I sometimes wonder what I might actually accomplish if being accountable to myself was enough. Maybe I should invest in a stop watch.

 

I Have Entered the #Twitterverse

I have just entered the #Twitterverse.  @startrek and @stargate and @Dr. Who cannot create the universes that are now at my fingertips with the flick of the #sign. My mind is officially blown.  I feel like I do when I watch the shows about the Big Bang and the creation of matter and stars. When I look at Orion now I no longer see an archer with his bow and belt, but I see an incubator of baby stars, swirling gasses coming together.  All they need is a hashtag.

Not Enough Dogs

“I loved your book but there weren’t enough dogs.”  That’s what a friend of mine wrote after reading my novel.  I laughed. We’re in a dog club together and we train and compete with our dogs in agility and obedience.    So of course she was looking for the dogs.   But it made me think about writing and critiquing and what we writers do to please everyone.
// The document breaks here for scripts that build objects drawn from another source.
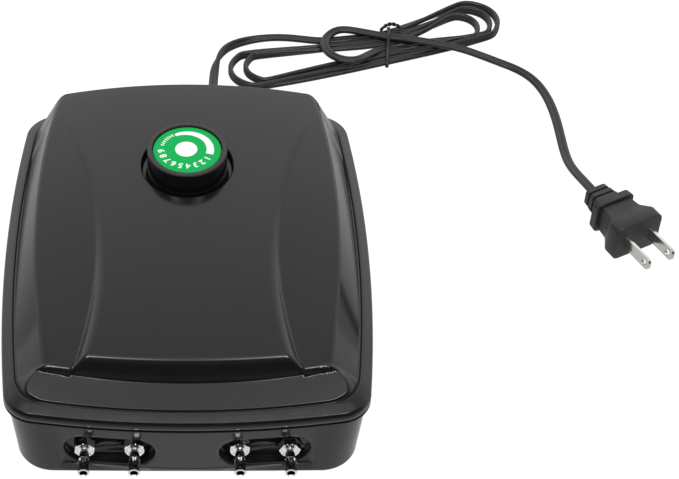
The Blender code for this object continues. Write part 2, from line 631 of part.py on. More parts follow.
def make_filter():
    centre = (0, FILTER_Y, 0)
    felt = [(0, 3.4), (18.8, 3.4), (18.8, 7.8), (0, 7.8)]
    place("filter_felt", turned(felt, centre, (0, 0, 1), 28), FELT, PUMP)
    cover = place("filter_cover", turned([(0, 0.6), (19.0, 0.6), (19.0, 3.0), (0, 3.0)],
                                         centre, (0, 0, 1), 32), SHELL, PUMP)
    for y in (-8, -4, 0, 4, 8):
        half = 12 if abs(y) < 8 else 9
        cut(cover, box((-half, FILTER_Y + y - 0.8, 0), (half, FILTER_Y + y + 0.8, 4)))


# ---- mains lead ----
def make_cord():
    relief = [
        (0, -6), (3.6, -6), (3.6, GAP), (6.2, GAP), (6.2, 2.4), (4.6, 3.2), (3.1, 23.6), (0, 23.6),
    ]
    place("strain_relief", turned(relief, (EXIT_X, BACK_WALL_Y, EXIT_Z), (0, 1, 0), 20), RUBBER, PUMP)
    tube("power_cord_lead", LEAD_ROUTE, CORD_D, CORD)
    tube("power_cord_tail", TAIL_ROUTE, CORD_D, CORD)

    outline = arc(HANK_RIGHT, HANK_RIGHT_R, -64, 118, 12) + [TIE_FAR]
    outline += arc(HANK_LEFT, HANK_LEFT_R, 106, 286, 12) + [TIE_NEAR]
    place("cord_hank", prism(outline, HANK_LOW, HANK_TOP), CORD)

    middle = (Vector(TIE_FAR) + Vector(TIE_NEAR)) / 2
    across = Vector(TIE_FAR) - Vector(TIE_NEAR)
    half_width = across.length / 2 + 3 * GAP
    wire = 1.3
    over = HANK_TOP + GAP
    outer = [
        (-half_width - wire, HANK_LOW), (-half_width - wire, HANK_TOP), (-half_width + 1, over + wire),
        (half_width - 1, over + wire), (half_width + wire, HANK_TOP), (half_width + wire, HANK_LOW),
    ]
    inner = [(half_width, HANK_LOW), (half_width, over), (-half_width, over), (-half_width, HANK_LOW)]
    tie = prism(outer + inner, -0.7, 0.7, axis="X")
    aim = math.atan2(across.y, across.x) - math.pi / 2
    turn = Matrix.Translation((middle.x, middle.y, 0)) @ Matrix.Rotation(aim, 4, "Z")
    bmesh.ops.transform(tie, matrix=turn, verts=tie.verts)
    place("cord_tie", tie, CORD)


def plug_section(along, half_width, half_height, corner):
    """A rounded rectangle across the plug's axis, as a ring of points."""
    ring = []
    reach_y, reach_z = half_width - corner, half_height - corner
    for turn, (side_y, side_z) in enumerate(((1, 1), (-1, 1), (-1, -1), (1, -1))):
        centre = (side_y * reach_y, side_z * reach_z)
        ring += [(along, y, z) for y, z in arc(centre, corner, 90 * turn, 90 * turn + 90, 2)]
    return ring


def make_plug():
    sections = [
        (0.0, 3.8, 2.9, 1.0), (2.2, 5.6, 4.6, 1.6), (10.5, 6.2, 5.2, 1.6), (10.5, 6.6, 5.6, 1.6),
        (11.2, 9.6, 7.8, 2.4), (15.2, 10.0, 8.2, 2.4), (15.9, 8.4, 7.0, 1.6), (21.0, 8.6, 7.4, 1.6),
        (26.4, 12.0, 9.1, 3.0), (32.6, 12.2, 9.3, 3.0),
    ]
    turn = Matrix.Translation((*PLUG_END, PLUG_HEIGHT)) @ Matrix.Rotation(PLUG_AIM, 4, "Z")
    body = loft([plug_section(*section) for section in sections])
    bmesh.ops.transform(body, matrix=turn, verts=body.verts)
    place("plug_body", body, CORD)
    for side, word in ((1, "left"), (-1, "right")):
        y = side * 6.35
        blade = prism([(32.9, -3.1), (47.6, -3.1), (49.4, -1.6), (49.4, 1.6), (47.6, 3.1), (32.9, 3.1)],
                      y - 0.75, y + 0.75, axis="Y", holes=(arc((46.0, 0), 1.5, 0, 330, 11),))
        bmesh.ops.transform(blade, matrix=turn, verts=blade.verts)
        place(f"plug_blade_{word}", blade, NICKEL)


clear_scene()
PARTS = new_collection("air_pump")
CUTTERS = new_collection("cutters")
CUTTERS.hide_render = True

SHELL = make_material("shell", BLACK, 0.32)
RUBBER = make_material("rubber", (0.02, 0.02, 0.02), 0.7)
CHROME = make_material("chrome", (0.8, 0.8, 0.8), 0.1, 1.0)
STEEL = make_material("steel", (0.55, 0.55, 0.56), 0.35, 1.0)
NICKEL = make_material("nickel", (0.75, 0.74, 0.72), 0.25, 1.0)
HOSE = make_material("hose", (0.06, 0.06, 0.06), 0.5)
LAMINATION = make_material("lamination", (0.2, 0.2, 0.21), 0.5, 1.0)
NYLON = make_material("nylon", (0.7, 0.7, 0.66), 0.5)
COPPER = make_material("copper", (0.6, 0.25, 0.1), 0.35, 1.0)
FERRITE = make_material("ferrite", (0.05, 0.05, 0.055), 0.5)
BOARD = make_material("board", (0.02, 0.16, 0.06), 0.4)
TERMINAL = make_material("terminal", (0.04, 0.2, 0.3), 0.5)
FELT = make_material("felt", (0.75, 0.75, 0.72), 0.95)
DIAL = make_material("dial", (0.0, 0.48, 0.11), 0.4)
CORD = make_material("cord", (0.015, 0.015, 0.015), 0.5)

PUMP = bpy.data.objects.new("pump", None)
PUMP.location = Vector((0, CASING_Y, FOOT_HEIGHT)) * MM
PARTS.objects.link(PUMP)

make_base()
make_cover()
make_gasket()
make_fasteners()
make_outlets()
make_hoses()
make_magnet()
for arm_side, arm_word in ((-1, "left"), (1, "right")):
    make_arm(arm_side, arm_word)
    make_bellows(arm_side, arm_word)
make_knob()
make_electronics()
make_filter()
make_cord()
make_plug()
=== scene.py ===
"""The looks of the four-outlet air pump: glossy shells, knob, outlets, flat lead and plug.

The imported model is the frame. Sizes here are in millimetres and MM turns them into
metres. Pieces of the pump are drawn in the casing's own frame, whose origin is the
middle of the casing's lower edge; the lead and the plug are drawn in the row frame.
"""
import json
import math

import bmesh
import bpy
import numpy as np
from mathutils import Matrix, Vector


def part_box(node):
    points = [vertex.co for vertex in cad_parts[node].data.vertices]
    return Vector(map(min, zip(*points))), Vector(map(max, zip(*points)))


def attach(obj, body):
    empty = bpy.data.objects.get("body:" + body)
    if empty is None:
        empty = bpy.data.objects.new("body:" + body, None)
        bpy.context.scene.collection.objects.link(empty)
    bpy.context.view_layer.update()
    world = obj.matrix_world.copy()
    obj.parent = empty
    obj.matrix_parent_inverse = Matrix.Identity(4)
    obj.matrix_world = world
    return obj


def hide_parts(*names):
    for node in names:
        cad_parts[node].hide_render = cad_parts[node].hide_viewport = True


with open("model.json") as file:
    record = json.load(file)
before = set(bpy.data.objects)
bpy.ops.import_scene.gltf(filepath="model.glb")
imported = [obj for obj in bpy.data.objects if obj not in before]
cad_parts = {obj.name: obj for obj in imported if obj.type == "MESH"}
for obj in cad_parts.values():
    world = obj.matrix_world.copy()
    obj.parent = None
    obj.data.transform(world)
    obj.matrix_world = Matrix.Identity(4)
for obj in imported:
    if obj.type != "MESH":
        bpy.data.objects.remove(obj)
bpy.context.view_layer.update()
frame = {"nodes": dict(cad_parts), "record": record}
MM = 0.001

WHITE = (1.0, 1.0, 1.0, 1.0)


# ---- driving sizes, as in the CAD ----
RIM = dict(half_x=76.0, half_y=92.6, sag_x=6.4, sag_y=7.6, corner=13.8)
WALL_TOP = dict(half_x=74.8, half_y=91.5, sag_x=6.4, sag_y=7.6, corner=16.7)
BOTTOM = dict(half_x=72.4, half_y=88.4, sag_x=6.4, sag_y=0.6, corner=15.1)
BOTTOM_TOP = 1.5
FOOT_LINE = dict(half_x=70.8, half_y=87.4, sag_x=6.4, sag_y=7.6, corner=15.0)
FOOT_LINE_Z = 36.5
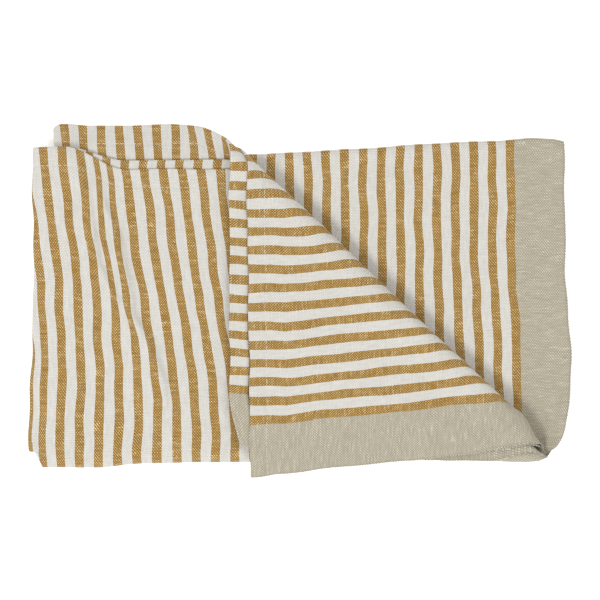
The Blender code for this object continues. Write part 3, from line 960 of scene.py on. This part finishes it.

I wonder if the book hadn’t been finished if I might not have added a few scenes of Sonny training a dog, just to get the dog lovers on board.  Silly. Maybe.  But it reminded me of one of my favorite movies, Bed and Board, by Francois Truffaut.

One of the characters asks the protagonist if there are any trumpets in his story.  No, is the reply.  Are there any drums? No again. Then why not call it “Neither Trumpets Nor Drums”.

Perhaps I should have called my novel.  “Hardly any Dogs.”  (Because of course there is one.) It is often so much easier to think of what something is not then to come to grips with what it really is.